(Records with modeling code)
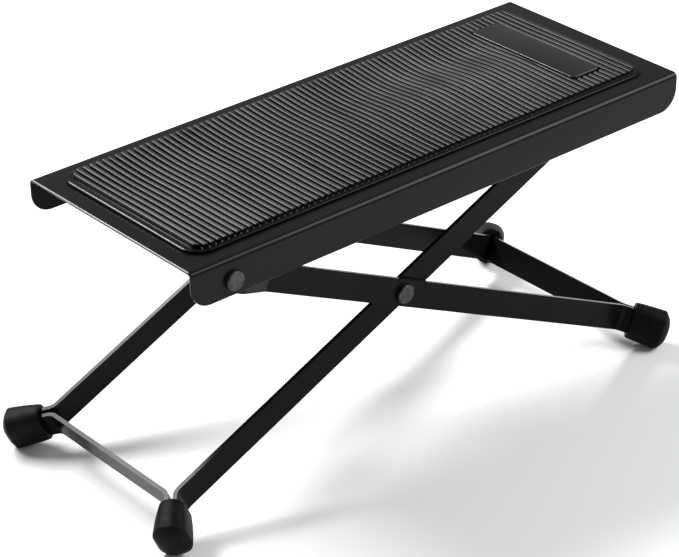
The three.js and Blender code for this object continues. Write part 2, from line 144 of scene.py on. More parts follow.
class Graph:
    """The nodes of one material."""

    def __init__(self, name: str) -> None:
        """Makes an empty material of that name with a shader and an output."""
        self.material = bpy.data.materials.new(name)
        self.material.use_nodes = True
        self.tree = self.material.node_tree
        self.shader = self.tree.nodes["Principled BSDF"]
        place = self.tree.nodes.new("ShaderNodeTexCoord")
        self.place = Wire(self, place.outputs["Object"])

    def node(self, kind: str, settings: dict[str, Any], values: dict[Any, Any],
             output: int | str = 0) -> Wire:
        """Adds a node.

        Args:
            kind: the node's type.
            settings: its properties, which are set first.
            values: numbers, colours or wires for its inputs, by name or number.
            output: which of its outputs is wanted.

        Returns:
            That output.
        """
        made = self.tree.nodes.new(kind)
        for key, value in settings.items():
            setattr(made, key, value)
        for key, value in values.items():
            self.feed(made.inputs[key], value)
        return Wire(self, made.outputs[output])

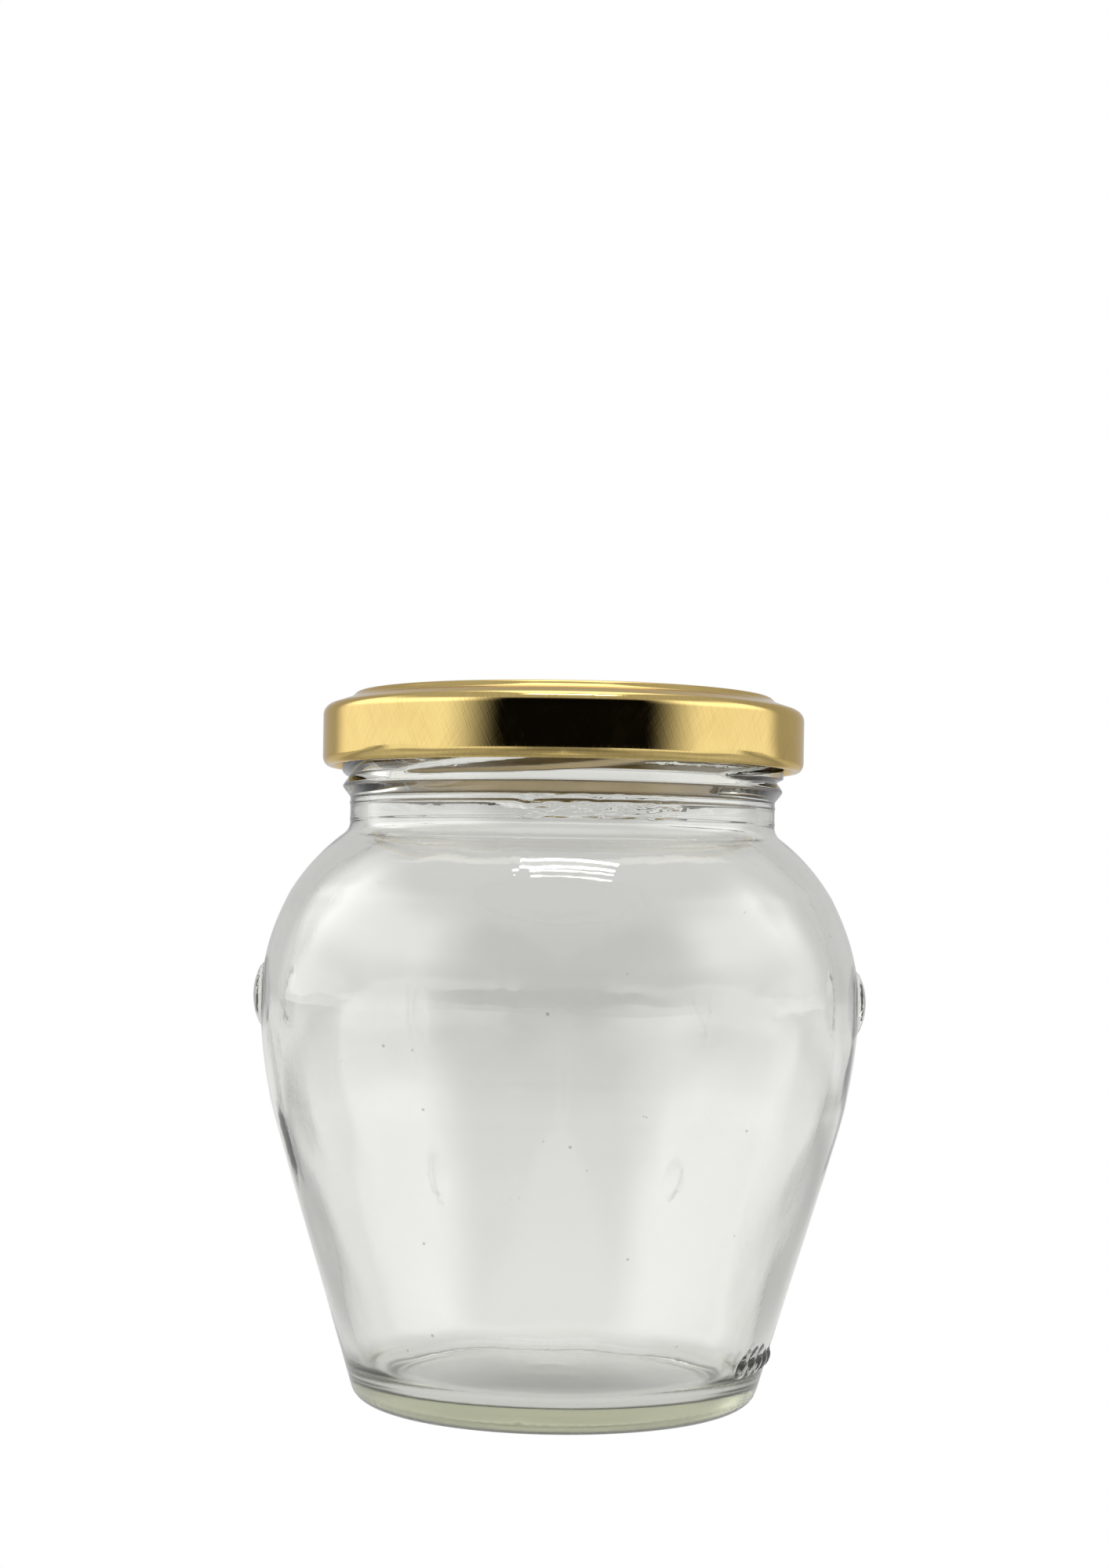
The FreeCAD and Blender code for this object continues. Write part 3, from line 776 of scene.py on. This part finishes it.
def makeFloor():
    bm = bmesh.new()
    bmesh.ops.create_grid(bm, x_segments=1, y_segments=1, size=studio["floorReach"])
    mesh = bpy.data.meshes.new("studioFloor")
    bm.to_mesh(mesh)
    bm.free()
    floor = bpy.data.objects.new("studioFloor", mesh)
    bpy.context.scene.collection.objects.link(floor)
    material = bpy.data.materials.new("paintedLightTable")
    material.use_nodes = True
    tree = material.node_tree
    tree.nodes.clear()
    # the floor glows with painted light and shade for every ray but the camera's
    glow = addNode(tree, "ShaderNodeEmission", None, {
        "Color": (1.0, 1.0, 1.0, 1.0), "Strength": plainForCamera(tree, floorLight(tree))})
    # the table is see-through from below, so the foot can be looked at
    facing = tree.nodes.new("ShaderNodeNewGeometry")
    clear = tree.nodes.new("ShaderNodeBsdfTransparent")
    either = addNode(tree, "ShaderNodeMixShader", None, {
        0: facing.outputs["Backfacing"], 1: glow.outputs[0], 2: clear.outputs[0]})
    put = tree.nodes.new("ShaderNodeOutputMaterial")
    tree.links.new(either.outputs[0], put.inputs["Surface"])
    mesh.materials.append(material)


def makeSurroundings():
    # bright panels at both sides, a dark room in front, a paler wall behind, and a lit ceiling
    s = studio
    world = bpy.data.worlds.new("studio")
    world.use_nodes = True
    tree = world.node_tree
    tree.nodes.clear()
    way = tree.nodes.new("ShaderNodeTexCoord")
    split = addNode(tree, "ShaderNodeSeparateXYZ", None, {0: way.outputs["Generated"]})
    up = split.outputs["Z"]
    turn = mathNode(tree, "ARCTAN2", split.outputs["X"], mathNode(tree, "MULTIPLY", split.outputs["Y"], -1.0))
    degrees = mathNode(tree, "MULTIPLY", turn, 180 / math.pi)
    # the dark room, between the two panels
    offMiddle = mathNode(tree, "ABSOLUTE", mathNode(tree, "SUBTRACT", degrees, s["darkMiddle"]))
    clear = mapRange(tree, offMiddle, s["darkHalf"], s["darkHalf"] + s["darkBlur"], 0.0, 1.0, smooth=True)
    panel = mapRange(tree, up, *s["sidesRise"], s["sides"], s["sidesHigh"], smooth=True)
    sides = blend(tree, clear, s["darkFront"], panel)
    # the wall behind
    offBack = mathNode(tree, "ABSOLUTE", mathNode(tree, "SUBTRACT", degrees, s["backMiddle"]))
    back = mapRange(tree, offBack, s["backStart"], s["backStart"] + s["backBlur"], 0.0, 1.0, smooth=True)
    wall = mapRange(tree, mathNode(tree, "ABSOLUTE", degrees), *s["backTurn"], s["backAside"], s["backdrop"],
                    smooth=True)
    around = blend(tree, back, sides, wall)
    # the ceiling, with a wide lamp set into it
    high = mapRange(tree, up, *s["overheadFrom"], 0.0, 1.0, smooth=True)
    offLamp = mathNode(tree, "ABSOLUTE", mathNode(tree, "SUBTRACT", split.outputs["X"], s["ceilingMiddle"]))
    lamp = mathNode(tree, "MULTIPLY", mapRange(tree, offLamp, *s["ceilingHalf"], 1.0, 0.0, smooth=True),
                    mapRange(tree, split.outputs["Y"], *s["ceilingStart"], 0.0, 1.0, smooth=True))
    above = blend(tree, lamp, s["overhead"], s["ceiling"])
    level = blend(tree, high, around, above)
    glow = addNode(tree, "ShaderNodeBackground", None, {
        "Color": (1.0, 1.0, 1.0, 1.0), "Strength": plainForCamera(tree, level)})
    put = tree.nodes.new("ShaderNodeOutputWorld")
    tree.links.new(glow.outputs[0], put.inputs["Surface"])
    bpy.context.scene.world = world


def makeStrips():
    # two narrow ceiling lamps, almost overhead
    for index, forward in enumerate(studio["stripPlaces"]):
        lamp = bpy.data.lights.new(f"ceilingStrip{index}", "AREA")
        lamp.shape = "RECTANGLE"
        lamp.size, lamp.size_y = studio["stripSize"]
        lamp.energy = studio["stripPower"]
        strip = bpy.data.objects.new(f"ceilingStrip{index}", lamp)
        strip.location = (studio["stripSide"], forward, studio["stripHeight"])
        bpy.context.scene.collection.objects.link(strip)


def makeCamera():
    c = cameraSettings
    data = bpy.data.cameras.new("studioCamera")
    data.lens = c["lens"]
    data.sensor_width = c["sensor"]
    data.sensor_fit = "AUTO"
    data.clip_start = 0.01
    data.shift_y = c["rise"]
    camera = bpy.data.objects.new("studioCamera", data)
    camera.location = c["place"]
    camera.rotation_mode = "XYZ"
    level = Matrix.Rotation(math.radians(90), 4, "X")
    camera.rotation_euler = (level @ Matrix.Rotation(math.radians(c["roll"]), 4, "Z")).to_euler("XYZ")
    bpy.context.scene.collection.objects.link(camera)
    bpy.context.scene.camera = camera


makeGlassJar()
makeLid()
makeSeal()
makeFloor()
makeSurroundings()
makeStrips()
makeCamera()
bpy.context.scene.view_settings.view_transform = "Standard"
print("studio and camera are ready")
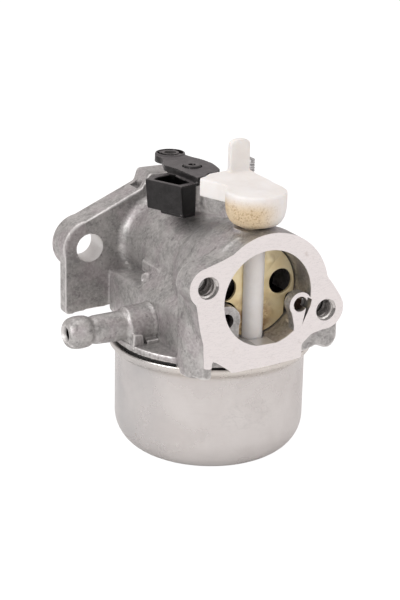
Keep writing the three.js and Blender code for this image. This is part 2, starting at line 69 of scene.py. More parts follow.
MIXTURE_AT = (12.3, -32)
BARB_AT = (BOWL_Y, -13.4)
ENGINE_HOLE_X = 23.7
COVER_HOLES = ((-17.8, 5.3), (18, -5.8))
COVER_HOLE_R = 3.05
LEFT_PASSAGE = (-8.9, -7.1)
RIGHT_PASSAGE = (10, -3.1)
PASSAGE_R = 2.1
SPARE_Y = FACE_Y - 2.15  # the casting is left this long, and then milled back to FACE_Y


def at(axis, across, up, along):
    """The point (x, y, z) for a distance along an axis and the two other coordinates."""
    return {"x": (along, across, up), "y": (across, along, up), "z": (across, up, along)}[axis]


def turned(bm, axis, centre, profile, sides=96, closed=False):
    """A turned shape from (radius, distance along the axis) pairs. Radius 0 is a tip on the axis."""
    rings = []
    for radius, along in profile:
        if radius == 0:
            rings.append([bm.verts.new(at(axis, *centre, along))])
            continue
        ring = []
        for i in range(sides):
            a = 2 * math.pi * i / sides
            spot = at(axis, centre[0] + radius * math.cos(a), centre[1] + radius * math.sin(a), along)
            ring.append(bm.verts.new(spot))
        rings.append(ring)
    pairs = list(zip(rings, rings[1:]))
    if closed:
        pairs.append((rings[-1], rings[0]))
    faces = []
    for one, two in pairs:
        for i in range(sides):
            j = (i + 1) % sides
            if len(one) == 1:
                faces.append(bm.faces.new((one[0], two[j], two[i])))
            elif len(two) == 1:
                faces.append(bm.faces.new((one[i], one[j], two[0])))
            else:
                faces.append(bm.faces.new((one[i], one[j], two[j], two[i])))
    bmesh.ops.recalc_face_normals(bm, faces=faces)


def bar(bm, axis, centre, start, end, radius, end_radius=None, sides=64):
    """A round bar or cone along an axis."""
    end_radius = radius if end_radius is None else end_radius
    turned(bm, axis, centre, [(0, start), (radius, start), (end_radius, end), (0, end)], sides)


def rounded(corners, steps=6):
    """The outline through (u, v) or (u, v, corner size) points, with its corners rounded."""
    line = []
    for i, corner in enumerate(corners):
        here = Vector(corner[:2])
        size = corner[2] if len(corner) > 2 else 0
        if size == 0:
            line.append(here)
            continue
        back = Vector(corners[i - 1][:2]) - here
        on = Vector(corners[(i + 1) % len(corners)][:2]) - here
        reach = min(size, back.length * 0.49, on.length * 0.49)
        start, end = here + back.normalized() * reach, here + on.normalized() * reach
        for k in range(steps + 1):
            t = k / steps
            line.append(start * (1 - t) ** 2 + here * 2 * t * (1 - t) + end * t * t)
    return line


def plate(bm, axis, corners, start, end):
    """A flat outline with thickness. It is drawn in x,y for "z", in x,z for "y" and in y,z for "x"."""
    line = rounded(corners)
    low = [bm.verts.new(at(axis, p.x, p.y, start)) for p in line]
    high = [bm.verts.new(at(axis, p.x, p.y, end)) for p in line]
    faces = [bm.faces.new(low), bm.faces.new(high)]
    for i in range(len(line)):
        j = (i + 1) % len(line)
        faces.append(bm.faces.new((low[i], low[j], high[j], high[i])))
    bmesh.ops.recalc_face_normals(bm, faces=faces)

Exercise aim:
Repeat exactly the lines running from the one with "Keep writing the" through the one with "(0, end)], sides)", both included.

Written response:
Keep writing the three.js and Blender code for this image. This is part 2, starting at line 69 of scene.py. More parts follow.
MIXTURE_AT = (12.3, -32)
BARB_AT = (BOWL_Y, -13.4)
ENGINE_HOLE_X = 23.7
COVER_HOLES = ((-17.8, 5.3), (18, -5.8))
COVER_HOLE_R = 3.05
LEFT_PASSAGE = (-8.9, -7.1)
RIGHT_PASSAGE = (10, -3.1)
PASSAGE_R = 2.1
SPARE_Y = FACE_Y - 2.15  # the casting is left this long, and then milled back to FACE_Y


def at(axis, across, up, along):
    """The point (x, y, z) for a distance along an axis and the two other coordinates."""
    return {"x": (along, across, up), "y": (across, along, up), "z": (across, up, along)}[axis]


def turned(bm, axis, centre, profile, sides=96, closed=False):
    """A turned shape from (radius, distance along the axis) pairs. Radius 0 is a tip on the axis."""
    rings = []
    for radius, along in profile:
        if radius == 0:
            rings.append([bm.verts.new(at(axis, *centre, along))])
            continue
        ring = []
        for i in range(sides):
            a = 2 * math.pi * i / sides
            spot = at(axis, centre[0] + radius * math.cos(a), centre[1] + radius * math.sin(a), along)
            ring.append(bm.verts.new(spot))
        rings.append(ring)
    pairs = list(zip(rings, rings[1:]))
    if closed:
        pairs.append((rings[-1], rings[0]))
    faces = []
    for one, two in pairs:
        for i in range(sides):
            j = (i + 1) % sides
            if len(one) == 1:
                faces.append(bm.faces.new((one[0], two[j], two[i])))
            elif len(two) == 1:
                faces.append(bm.faces.new((one[i], one[j], two[0])))
            else:
                faces.append(bm.faces.new((one[i], one[j], two[j], two[i])))
    bmesh.ops.recalc_face_normals(bm, faces=faces)


def bar(bm, axis, centre, start, end, radius, end_radius=None, sides=64):
    """A round bar or cone along an axis."""
    end_radius = radius if end_radius is None else end_radius
    turned(bm, axis, centre, [(0, start), (radius, start), (end_radius, end), (0, end)], sides)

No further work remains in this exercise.